The current tokenizers implementation is arguably more "desirable" or "correct" for a general wordpiece tokenizer, but either way, there are differences in how this string is tokenized, which may lead to additional divergences downstream. Since this is the BertWordPieceTokenizer, which is supposed to replicate BERT's behaviors, it seems that this is still worth looking into in order to ensure equal results between the two implementations.

n1t0 commented 3 years ago

I agree that our implementation should replicate BERT's behaviors and I believe it does for most of the models it supports. As you can see with the commit I've linked, this modification of the original tokenizer landed after most of the models (except the WWM ones) were released. I believe it means that all these tokenizers and their released vocabs rely on the first version of the tokenizer (the one used by tokenizers and transformers), so they should keep using this version.

That being said, I'm entirely open to the discussion, and we could add an option to switch between the two methods if it's relevant. Would you be willing to run some evaluations on the various models, using both methods to see if there's any significant difference?

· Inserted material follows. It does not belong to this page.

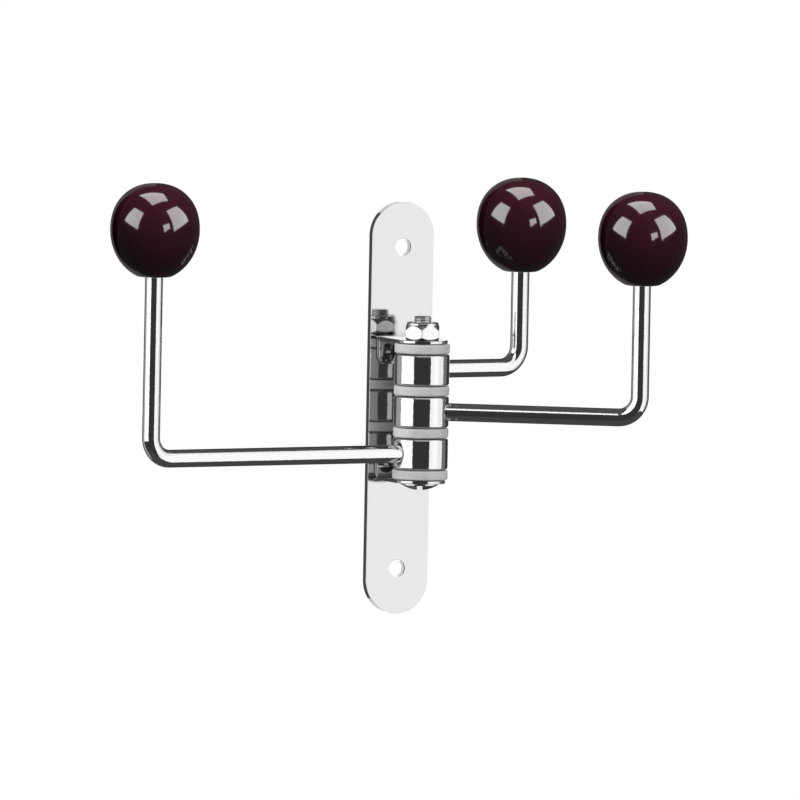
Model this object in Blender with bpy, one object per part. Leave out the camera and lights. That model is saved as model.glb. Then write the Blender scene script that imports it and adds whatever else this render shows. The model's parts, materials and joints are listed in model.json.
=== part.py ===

ethch18 commented 3 years ago

Thanks for the clarification -- that makes sense. I missed the date stamp on the commit you linked, and I agree with your reasoning.

My use case is that (for various reasons) I'm training new BERT models with the Google code and porting them over to transformers, which means that I'm also following their updated tokenization scheme. But since the number of impacted sentences/lines is so small, I don't think there will be an issue on my side either.